Objective
Report each line of the data that includes the word "joints".

Records to use

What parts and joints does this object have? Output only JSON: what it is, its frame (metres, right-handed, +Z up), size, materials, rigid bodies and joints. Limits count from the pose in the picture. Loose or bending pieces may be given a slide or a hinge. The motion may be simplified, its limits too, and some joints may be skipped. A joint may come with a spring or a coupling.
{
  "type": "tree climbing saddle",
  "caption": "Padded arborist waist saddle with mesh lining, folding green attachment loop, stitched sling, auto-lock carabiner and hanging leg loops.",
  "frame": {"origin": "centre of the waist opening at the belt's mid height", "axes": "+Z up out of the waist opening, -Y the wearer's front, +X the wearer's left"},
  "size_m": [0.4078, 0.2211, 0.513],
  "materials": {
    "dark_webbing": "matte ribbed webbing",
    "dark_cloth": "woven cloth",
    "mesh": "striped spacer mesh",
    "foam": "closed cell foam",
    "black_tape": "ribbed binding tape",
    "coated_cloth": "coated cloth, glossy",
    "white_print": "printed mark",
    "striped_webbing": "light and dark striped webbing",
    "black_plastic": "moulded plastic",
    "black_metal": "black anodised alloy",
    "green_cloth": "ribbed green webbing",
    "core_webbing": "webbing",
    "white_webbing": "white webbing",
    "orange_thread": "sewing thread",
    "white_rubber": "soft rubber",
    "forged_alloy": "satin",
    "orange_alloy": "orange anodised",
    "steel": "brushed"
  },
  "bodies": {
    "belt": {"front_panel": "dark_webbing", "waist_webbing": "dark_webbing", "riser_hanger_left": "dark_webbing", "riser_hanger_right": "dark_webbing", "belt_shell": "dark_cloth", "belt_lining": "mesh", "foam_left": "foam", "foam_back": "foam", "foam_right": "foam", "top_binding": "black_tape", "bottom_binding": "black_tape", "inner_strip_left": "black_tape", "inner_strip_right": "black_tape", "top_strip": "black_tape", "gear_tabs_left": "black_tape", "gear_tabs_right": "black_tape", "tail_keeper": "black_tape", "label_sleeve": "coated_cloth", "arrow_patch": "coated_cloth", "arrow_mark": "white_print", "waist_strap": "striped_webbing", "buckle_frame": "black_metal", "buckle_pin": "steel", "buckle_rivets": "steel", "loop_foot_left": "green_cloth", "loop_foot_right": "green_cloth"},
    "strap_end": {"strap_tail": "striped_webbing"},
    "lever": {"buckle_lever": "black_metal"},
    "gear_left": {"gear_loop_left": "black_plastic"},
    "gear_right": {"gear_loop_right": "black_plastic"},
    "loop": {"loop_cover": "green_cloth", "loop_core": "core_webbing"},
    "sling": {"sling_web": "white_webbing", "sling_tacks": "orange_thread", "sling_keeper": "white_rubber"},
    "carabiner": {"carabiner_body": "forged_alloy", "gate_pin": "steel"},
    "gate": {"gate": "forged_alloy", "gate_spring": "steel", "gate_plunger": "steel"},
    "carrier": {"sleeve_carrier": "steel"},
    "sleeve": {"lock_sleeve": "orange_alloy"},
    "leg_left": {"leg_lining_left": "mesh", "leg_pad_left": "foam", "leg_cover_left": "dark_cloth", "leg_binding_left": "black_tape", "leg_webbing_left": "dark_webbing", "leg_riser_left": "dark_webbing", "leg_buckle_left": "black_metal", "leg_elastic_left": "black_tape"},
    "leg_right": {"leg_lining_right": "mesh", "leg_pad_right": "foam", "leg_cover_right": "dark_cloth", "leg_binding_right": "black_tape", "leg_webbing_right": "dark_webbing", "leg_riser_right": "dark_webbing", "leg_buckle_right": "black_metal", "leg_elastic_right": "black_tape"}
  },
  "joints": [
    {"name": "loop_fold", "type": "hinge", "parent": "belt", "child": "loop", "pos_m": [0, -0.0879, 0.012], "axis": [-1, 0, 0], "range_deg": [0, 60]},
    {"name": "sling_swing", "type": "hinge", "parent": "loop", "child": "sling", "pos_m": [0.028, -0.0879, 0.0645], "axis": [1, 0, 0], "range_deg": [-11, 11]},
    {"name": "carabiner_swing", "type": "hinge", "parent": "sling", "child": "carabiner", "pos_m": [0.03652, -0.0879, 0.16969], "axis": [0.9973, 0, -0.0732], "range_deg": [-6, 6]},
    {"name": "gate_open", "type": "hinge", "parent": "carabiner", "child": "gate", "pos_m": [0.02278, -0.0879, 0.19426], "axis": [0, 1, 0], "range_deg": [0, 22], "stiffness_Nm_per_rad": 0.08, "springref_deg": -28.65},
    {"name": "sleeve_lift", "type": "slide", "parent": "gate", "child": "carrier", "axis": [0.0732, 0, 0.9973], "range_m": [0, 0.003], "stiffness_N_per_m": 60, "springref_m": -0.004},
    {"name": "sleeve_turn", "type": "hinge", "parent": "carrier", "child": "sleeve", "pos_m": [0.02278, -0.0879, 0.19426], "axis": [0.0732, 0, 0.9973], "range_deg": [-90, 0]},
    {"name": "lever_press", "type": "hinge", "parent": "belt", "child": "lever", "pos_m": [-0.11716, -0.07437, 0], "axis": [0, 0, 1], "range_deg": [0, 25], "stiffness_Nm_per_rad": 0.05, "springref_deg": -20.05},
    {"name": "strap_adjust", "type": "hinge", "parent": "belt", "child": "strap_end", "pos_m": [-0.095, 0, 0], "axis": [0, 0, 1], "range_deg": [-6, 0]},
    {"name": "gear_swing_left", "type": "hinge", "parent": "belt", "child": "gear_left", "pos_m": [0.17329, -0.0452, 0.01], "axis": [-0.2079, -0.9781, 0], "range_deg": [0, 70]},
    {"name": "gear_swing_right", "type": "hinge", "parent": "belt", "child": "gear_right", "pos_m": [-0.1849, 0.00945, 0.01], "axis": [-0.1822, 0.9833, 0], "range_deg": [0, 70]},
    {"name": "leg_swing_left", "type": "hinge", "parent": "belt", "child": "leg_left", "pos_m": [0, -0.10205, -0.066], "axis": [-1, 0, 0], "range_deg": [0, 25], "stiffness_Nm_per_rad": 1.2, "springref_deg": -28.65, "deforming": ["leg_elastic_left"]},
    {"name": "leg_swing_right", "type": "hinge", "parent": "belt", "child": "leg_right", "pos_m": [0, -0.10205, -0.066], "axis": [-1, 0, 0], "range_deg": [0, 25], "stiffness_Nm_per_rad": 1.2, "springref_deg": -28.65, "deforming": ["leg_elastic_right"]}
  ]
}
---
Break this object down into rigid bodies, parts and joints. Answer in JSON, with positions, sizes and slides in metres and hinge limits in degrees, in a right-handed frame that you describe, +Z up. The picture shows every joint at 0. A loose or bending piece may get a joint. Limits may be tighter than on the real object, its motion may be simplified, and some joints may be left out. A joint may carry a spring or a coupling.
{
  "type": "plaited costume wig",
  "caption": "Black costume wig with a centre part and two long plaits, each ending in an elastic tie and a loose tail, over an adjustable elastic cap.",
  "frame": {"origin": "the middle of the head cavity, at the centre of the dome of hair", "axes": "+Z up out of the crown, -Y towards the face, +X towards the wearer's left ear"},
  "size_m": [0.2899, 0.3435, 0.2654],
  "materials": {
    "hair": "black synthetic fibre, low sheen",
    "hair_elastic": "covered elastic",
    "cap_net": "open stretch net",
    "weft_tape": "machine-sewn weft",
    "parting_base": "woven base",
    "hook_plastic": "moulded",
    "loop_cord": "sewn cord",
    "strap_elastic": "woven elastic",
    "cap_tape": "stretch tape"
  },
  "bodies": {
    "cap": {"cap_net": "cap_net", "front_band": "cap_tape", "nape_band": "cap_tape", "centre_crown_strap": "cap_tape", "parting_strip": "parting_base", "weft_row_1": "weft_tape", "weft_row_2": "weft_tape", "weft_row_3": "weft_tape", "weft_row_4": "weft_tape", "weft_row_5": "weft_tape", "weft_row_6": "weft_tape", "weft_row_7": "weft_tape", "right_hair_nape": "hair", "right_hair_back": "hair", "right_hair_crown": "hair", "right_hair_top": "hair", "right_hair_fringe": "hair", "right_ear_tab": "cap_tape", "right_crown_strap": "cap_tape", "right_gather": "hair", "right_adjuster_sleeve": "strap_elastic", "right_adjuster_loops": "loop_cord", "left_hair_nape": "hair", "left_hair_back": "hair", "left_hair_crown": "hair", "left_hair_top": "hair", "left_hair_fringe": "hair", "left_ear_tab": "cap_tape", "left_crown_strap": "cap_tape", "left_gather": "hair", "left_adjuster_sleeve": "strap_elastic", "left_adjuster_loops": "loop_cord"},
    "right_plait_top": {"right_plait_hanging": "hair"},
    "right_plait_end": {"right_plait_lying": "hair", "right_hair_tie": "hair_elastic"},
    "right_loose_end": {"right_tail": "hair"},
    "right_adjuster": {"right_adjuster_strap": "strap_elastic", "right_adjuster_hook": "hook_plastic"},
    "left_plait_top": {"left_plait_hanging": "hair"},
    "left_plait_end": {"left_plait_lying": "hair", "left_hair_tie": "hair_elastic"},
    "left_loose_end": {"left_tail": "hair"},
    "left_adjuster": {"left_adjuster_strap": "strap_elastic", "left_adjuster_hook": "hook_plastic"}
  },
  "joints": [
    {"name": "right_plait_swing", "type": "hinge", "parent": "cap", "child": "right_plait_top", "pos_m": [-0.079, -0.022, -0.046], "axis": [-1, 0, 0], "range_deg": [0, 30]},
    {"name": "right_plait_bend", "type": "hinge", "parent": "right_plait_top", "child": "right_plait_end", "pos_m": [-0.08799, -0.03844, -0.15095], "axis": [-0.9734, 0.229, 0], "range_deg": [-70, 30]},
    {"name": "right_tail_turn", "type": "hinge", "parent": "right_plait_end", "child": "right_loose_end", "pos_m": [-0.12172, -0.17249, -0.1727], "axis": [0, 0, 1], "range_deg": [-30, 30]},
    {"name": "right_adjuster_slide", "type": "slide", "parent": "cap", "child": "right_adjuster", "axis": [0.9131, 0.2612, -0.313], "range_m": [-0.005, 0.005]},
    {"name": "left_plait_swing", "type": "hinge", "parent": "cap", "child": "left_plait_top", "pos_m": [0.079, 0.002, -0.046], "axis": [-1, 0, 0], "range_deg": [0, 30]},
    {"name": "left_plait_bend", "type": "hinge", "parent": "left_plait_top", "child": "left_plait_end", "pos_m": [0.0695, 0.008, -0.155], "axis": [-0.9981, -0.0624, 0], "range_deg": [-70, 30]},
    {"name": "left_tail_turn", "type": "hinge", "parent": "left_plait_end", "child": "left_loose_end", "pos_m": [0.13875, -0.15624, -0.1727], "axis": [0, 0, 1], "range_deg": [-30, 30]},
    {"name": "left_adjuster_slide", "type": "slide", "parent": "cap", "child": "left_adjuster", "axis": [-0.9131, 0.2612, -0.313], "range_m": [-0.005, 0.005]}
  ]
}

Response
What parts and joints does this object have? Output only JSON: what it is, its frame (metres, right-handed, +Z up), size, materials, rigid bodies and joints. Limits count from the pose in the picture. Loose or bending pieces may be given a slide or a hinge. The motion may be simplified, its limits too, and some joints may be skipped. A joint may come with a spring or a coupling.
  "joints": [
Break this object down into rigid bodies, parts and joints. Answer in JSON, with positions, sizes and slides in metres and hinge limits in degrees, in a right-handed frame that you describe, +Z up. The picture shows every joint at 0. A loose or bending piece may get a joint. Limits may be tighter than on the real object, its motion may be simplified, and some joints may be left out. A joint may carry a spring or a coupling.
  "joints": [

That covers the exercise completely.